Target_parameter_names

Parameters to be calibrated (comma separated).

Parameter_is_absolute

Boolean to specify if value of target_parameter should be varied with absolute steps or relative steps (%). Relative steps are often used to calibrate xy target parameters (AFGEN function).

Parameter_default_values

Default values of the target parameters (comma separated).

Parameter_initial_step

Initial step size for testing different target parameter values (comma separated).

Parameter_lower_bounds

Lower boundary of target parameter values (comma separated).

Parameter_upper_bounds

Upper boundary of target parameter values (comma separated).

Calibration results

For each zone a result file is created, containing:

  • Last values of target_parameter_names (e.g.
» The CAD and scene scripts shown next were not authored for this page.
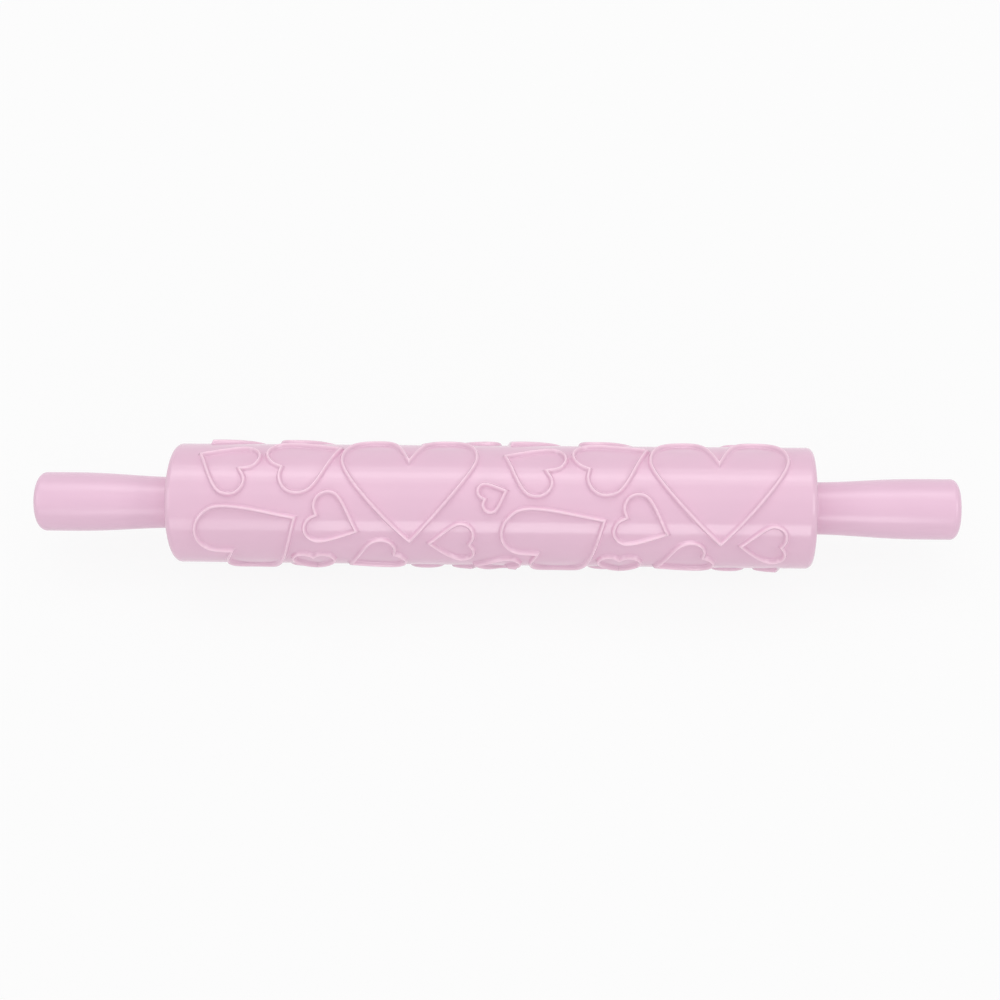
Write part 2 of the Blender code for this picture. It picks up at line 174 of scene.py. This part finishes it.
# The hearts of the part's source: tip along the barrel as a share of its length, tip
# round it as a share of the girth, lean as a share of a turn, length and width as shares
# of the pattern's unit, and notch as a share of the heart's length
seen_heart_shares = (
    (-0.4484, 0.1414, -0.0692, 0.0891, 0.0941, 0.79),
    (-0.2319, 0.1718, 0.5753, 0.1096, 0.1086, 0.89),
    (-0.1196, -0.0984, 0.2528, 0.1968, 0.2087, 0.68),
    (-0.2955, -0.0358, 0.5872, 0.1524, 0.1613, 0.79),
    (-0.2005, -0.0700, 0.4363, 0.0770, 0.0843, 0.86),
    (-0.2161, -0.1975, 0.0678, 0.0858, 0.0751, 0.90),
    (-0.0891, -0.1033, -0.0035, 0.0677, 0.0705, 0.90),
)
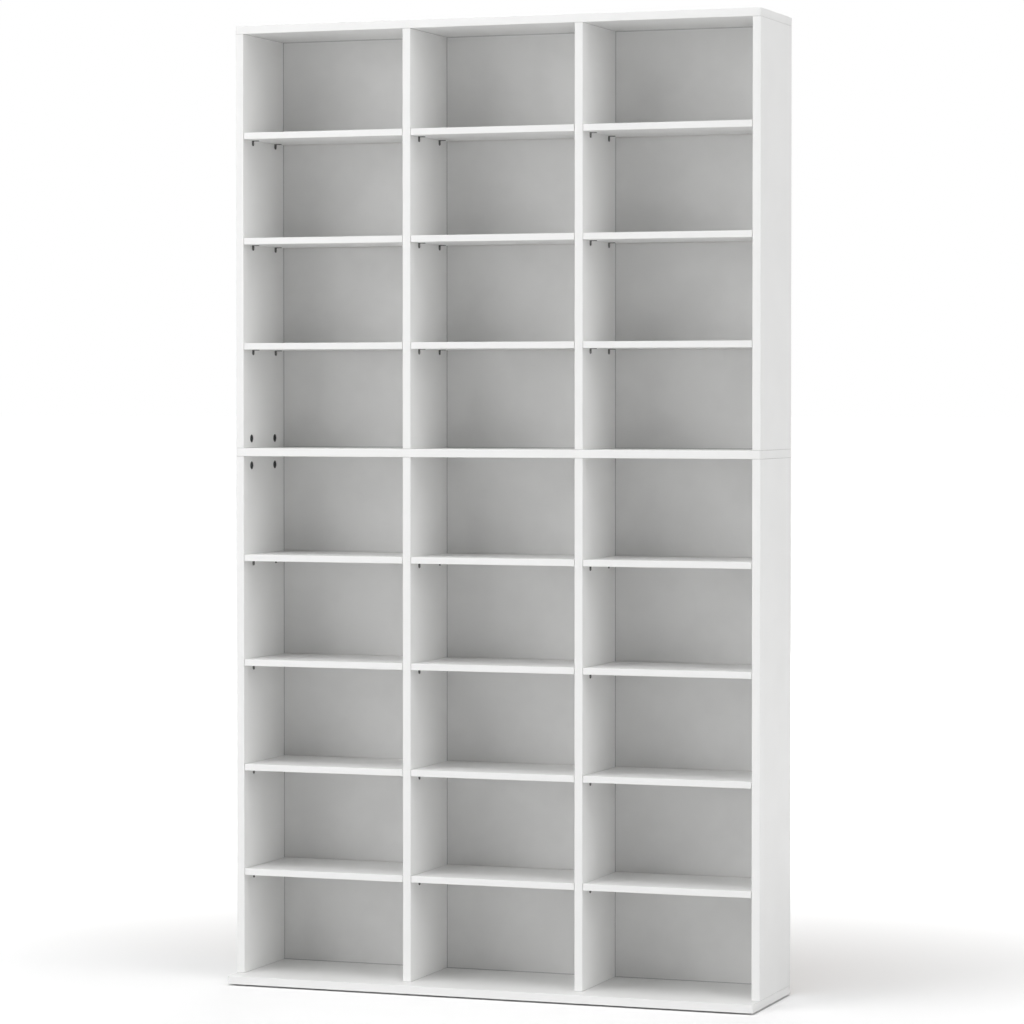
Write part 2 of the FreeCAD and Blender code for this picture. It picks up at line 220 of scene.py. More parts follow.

TSUM1, TSUM2, SPAN, SLATB,...)
  • Last WMSE of each target_summary_variable
  • Count of each target_summary_variable
  • Last correlation coefficient for each target_summary_variable
  • WMSE of objective function
  • Number of simulations per iteration
  • Last optimization method used
  • Status when exiting calibration (maximum number of simulations, tolerance reached or error).
In a post processing step, the results of the individual zones are collected in a summary variety results file that can be used to visualize the calibration results in arcgis.